Море, которое раньше плескалось у самых стен портовых сооружений, теперь отступило на несколько миль. Этот процесс начался еще во времена римлян. Равнина, на которой стояли храм и прилегающая к нему нижняя часть города, оказалась погребенной под 20-футовым слоем илистых осадков, которые за минувшие столетия принесла река Каистр. Некогда прозрачная лагуна превратилась в огромное болото, комариный рассадник. Здесь ничего не растет, кроме жесткой болотной травы, да тростника, который печально шелестит на ветру. Звук ветра в тростниковых зарослях — музыка Эфеса, слышная даже на вершинах холмов. Этот зловещий напев — все, что осталось от некогда шумного, оживленного города.
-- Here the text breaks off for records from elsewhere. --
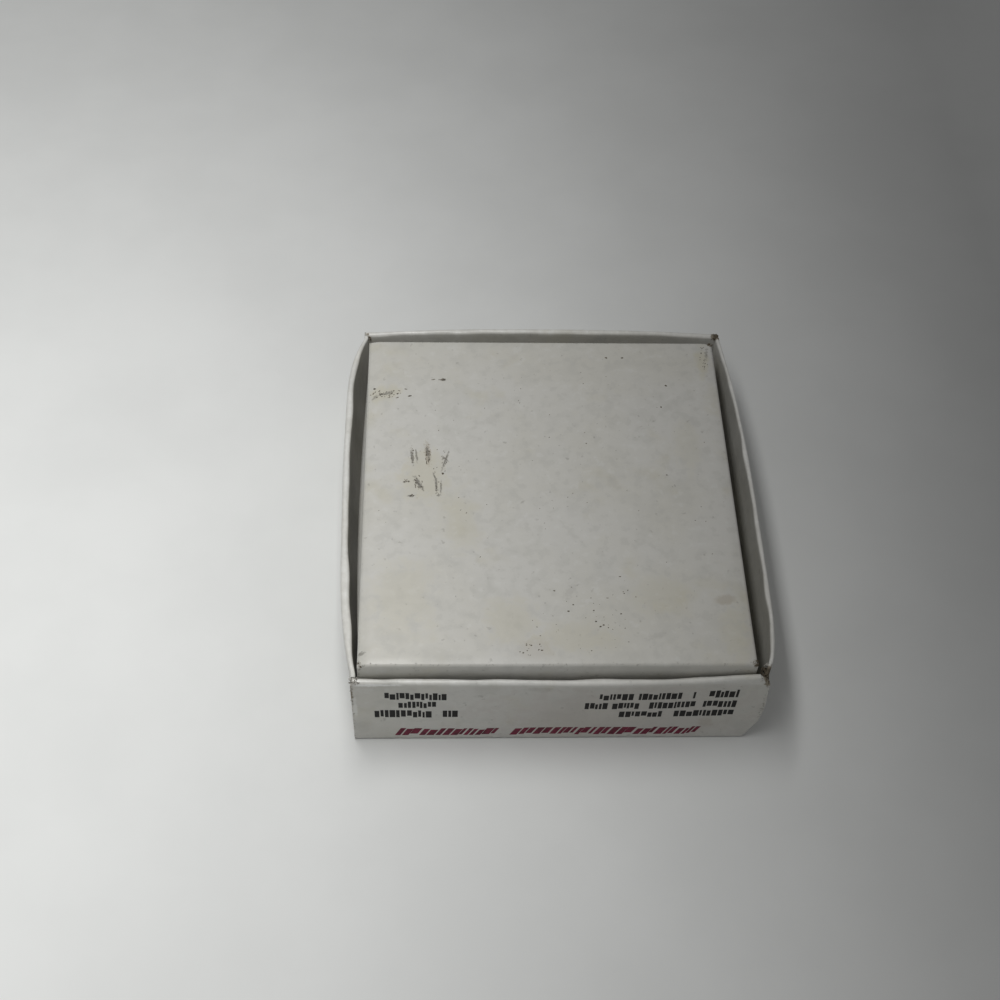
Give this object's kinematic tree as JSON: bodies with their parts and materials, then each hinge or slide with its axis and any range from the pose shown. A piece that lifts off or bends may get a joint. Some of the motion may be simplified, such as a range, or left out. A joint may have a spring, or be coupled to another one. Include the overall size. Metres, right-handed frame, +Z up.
{
  "type": "microscope slide box",
  "caption": "Telescoping folded card box of microscope slides, lying lid down: the tray stands upside down in the lid over upright glass slides with paper between them",
  "frame": {"origin": "centre of the lid's flat underside, on the table", "axes": "+Z up out of the lid's mouth; +X along the slides, to the right of someone facing the printed wall; +Y away from that wall, along the stack"},
  "size_m": [0.0902, 0.0967, 0.0271],
  "materials": {
    "lid_card": "clay-coated white paperboard, semi-gloss, printed on its front wall",
    "tray_card": "clay-coated white paperboard, semi-gloss, soiled",
    "slide_glass": "clear soda-lime glass with ground edges",
    "separator_paper": "thin matt interleaving tissue"
  },
  "bodies": {
    "lid": {"lid": "lid_card", "glass_slides": "slide_glass", "separator_papers": "separator_paper"},
    "tray": {"tray": "tray_card"}
  },
  "joints": [
    {"name": "tray_lift", "type": "slide", "parent": "lid", "child": "tray", "axis": [0, 0, 1], "range_m": [0, 0.032]}
  ]
}
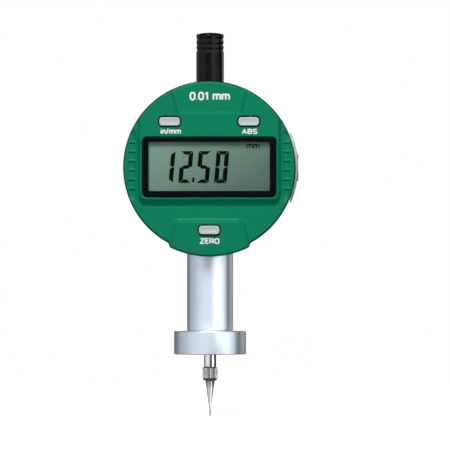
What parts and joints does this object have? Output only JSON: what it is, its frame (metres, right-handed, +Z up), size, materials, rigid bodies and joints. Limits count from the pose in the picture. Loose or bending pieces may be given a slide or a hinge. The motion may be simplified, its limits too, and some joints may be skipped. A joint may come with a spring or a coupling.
{
  "type": "digital dial indicator",
  "caption": "Round digital indicator with display, push buttons, capped sprung spindle, flat depth-gauge base on its stem and a needle contact point.",
  "frame": {"origin": "on the spindle's axis, in the plane of the depth base's measuring face", "axes": "+Z up along the spindle towards the dust cap, -Y out of the display towards the reader, +X to the reader's right"},
  "size_m": [0.0607, 0.0269, 0.1334],
  "materials": {
    "cover_plastic": "satin moulded green plastic",
    "case_plastic": "satin light grey plastic",
    "plate_plastic": "fine-textured light grey plastic",
    "lid_plastic": "satin grey plastic",
    "bezel_plastic": "semi-gloss black",
    "cap_plastic": "satin black moulded plastic",
    "button_plastic": "satin light grey",
    "clear_plastic": "clear gloss",
    "lcd_glass": "grey-green reflective display",
    "seal_rubber": "matt black",
    "port_rubber": "matt black",
    "chip_plastic": "matt black",
    "board_laminate": "green solder mask",
    "contact_metal": "plated spring bronze",
    "cell_steel": "bright plated can",
    "screw_steel": "bright steel",
    "guide_steel": "ground steel",
    "spindle_steel": "hard chromed, polished",
    "point_steel": "satin nickel",
    "base_steel": "fine-turned satin chrome",
    "spring_steel": "drawn wire",
    "carrier_aluminium": "milled",
    "bush_brass": "turned",
    "bumper_nylon": "natural nylon"
  },
  "bodies": {
    "body": {"front_cover": "cover_plastic", "rear_case": "case_plastic", "back_plate": "plate_plastic", "cover_screw_1": "screw_steel", "cover_screw_2": "screw_steel", "cover_screw_3": "screw_steel", "cover_screw_4": "screw_steel", "back_screw_1": "screw_steel", "back_screw_2": "screw_steel", "back_screw_3": "screw_steel", "back_screw_4": "screw_steel", "display_bezel": "bezel_plastic", "window_lens": "clear_plastic", "lcd_panel": "lcd_glass", "zebra_strip_upper": "seal_rubber", "zebra_strip_lower": "seal_rubber", "in_mm_switch": "contact_metal", "abs_switch": "contact_metal", "zero_switch": "contact_metal", "main_board": "board_laminate", "controller_chip": "chip_plastic", "board_connector": "chip_plastic", "reader_board": "board_laminate", "reader_chip": "chip_plastic", "battery_cell": "cell_steel", "battery_contact_minus": "contact_metal", "battery_contact_plus": "contact_metal", "battery_seal": "seal_rubber", "data_port_socket": "chip_plastic", "guide_rail": "guide_steel", "rail_screw_1": "screw_steel", "rail_screw_2": "screw_steel", "upper_bush": "bush_brass", "stem_bush_upper": "bush_brass", "stem_bush_lower": "bush_brass", "return_spring": "spring_steel", "travel_bumper": "bumper_nylon", "stem": "guide_steel", "depth_base": "base_steel", "base_set_screw_1": "screw_steel", "base_set_screw_2": "screw_steel"},
    "spindle": {"spindle": "spindle_steel", "contact_point": "point_steel", "scale_carrier": "carrier_aluminium", "encoder_scale": "board_laminate", "carrier_clamp_screw": "screw_steel", "guide_pin": "guide_steel"},
    "in_mm_button": {"in_mm_button": "button_plastic"},
    "abs_button": {"abs_button": "button_plastic"},
    "zero_button": {"zero_button": "button_plastic"},
    "dust_cap": {"dust_cap": "cap_plastic"},
    "battery_cover": {"battery_cover": "lid_plastic"},
    "data_port_cover": {"data_port_cover": "port_rubber"}
  },
  "joints": [
    {"name": "spindle_slide", "type": "slide", "parent": "body", "child": "spindle", "axis": [0, 0, 1], "range_m": [0, 0.0127], "stiffness_N_per_m": 30, "springref_m": -0.02, "deforming": ["return_spring"]},
    {"name": "in_mm_press", "type": "slide", "parent": "body", "child": "in_mm_button", "axis": [0, 1, 0], "range_m": [0, 0.0005], "stiffness_N_per_m": 1500, "springref_m": -0.0004},
    {"name": "abs_press", "type": "slide", "parent": "body", "child": "abs_button", "axis": [0, 1, 0], "range_m": [0, 0.0005], "stiffness_N_per_m": 1500, "springref_m": -0.0004},
    {"name": "zero_press", "type": "slide", "parent": "body", "child": "zero_button", "axis": [0, 1, 0], "range_m": [0, 0.0005], "stiffness_N_per_m": 1500, "springref_m": -0.0004},
    {"name": "dust_cap_lift", "type": "slide", "parent": "body", "child": "dust_cap", "axis": [0, 0, 1], "range_m": [0, 0.016]},
    {"name": "battery_cover_turn", "type": "hinge", "parent": "body", "child": "battery_cover", "pos_m": [-0.0146, 0.009, 0.0584], "axis": [0, 1, 0], "range_deg": [0, 45]},
    {"name": "data_port_cover_pull", "type": "slide", "parent": "body", "child": "data_port_cover", "axis": [1, 0, 0], "range_m": [0, 0.006]}
  ]
}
На развалинах античного стадиона, чьи контуры все еще просматриваются в зарослях травы, я заметил крестьянина, трудившегося над грядкой. Но когда я направился к нему, мужчина вскинул на меня испуганные глаза, будто увидел древнего эфесянина, восставшего из могилы. Когда-то на этой арене, вырубленной в скале, устраивались шумные представления — дрались гладиаторы, люди погибали от когтей диких животных, а ныне мирный крестьянин выращивает бобы. Я попытался отыскать пещеры, где содержали зверей, но от них не осталось и следа. Скорее всего, фразу Павла — «когда я боролся со зверями в Ефесе» 48 — следует воспринимать как метафорическое описание схватки с врагами. Ибо, во-первых, маловероятно, чтобы римского подданного бросили на растерзание диким зверям, а во-вторых, если бы такое и случилось, то вряд ли несчастный вышел бы живым из такой передряги. Однако метафора апостола явно подкрепляется каким-то событием, имевшим место на данной арене. В том, что Павел был хорошо знаком с подобными кровавыми спектаклями, сомневаться не приходится. Но сомневаюсь, что все читатели правильно поняли фразу апостола из Послания к Коринфянам, писанного в Эфесе: «Ибо я думаю, что нам, последним посланникам, Бог судил быть как бы приговоренными к смерти» 49 . Ключевое слово здесь «последние», ибо преступников, приговоренных к смерти, как правило, приберегали для финальной части представления. Сначала следовали соревнования в кулачном бою, состязания бегунов и спортивных колесниц и лишь в самом конце на арену выпускали обнаженных смертников, которым предстояло погибнуть в схватке с дикими зверями.
Обойдя трибуны амфитеатра, я поднялся на склон Приона, откуда открывалась широкая панорама Эфеса. Я увидел высокие отроги Кореса, уходящие к морю. Они образовывали высокую стену, защищающую город с юго-запада. На оконечности этого длинного мыса стояло древнее двухэтажное здание, носившее название темницы святого Павла. Глядя отсюда, с верхней точки, я понял, насколько серьезную угрозу несла река Каистр для окружающей долины. Еще римским инженерам постоянно приходилось заниматься этой проблемой. Дело в том, что эфесская гавань представляла собой искусственно созданную бухту, отстоящую от города на несколько сот ярдов и соединявшуюся с ним специально вырытым каналом. Павел, очутившись в Эфесе, наверняка заинтересовался здешним портом и сравнивал его с искусственной бухтой в родном Тарсе. Регулярные дренажные работы в Эфесе (как, впрочем, и в современном Глазго) являлись вынужденной необходимостью. У эфесского порта и без того хватало недостатков, к коим следовало отнести не только протяженный канал, но и сравнительно небольшую пристань. Над городом постоянно висела угроза, что чужеземные торговые корабли предпочтут пользоваться отличной открытой гаванью Смирны, которая находилась практически рядом — всего в нескольких милях на север.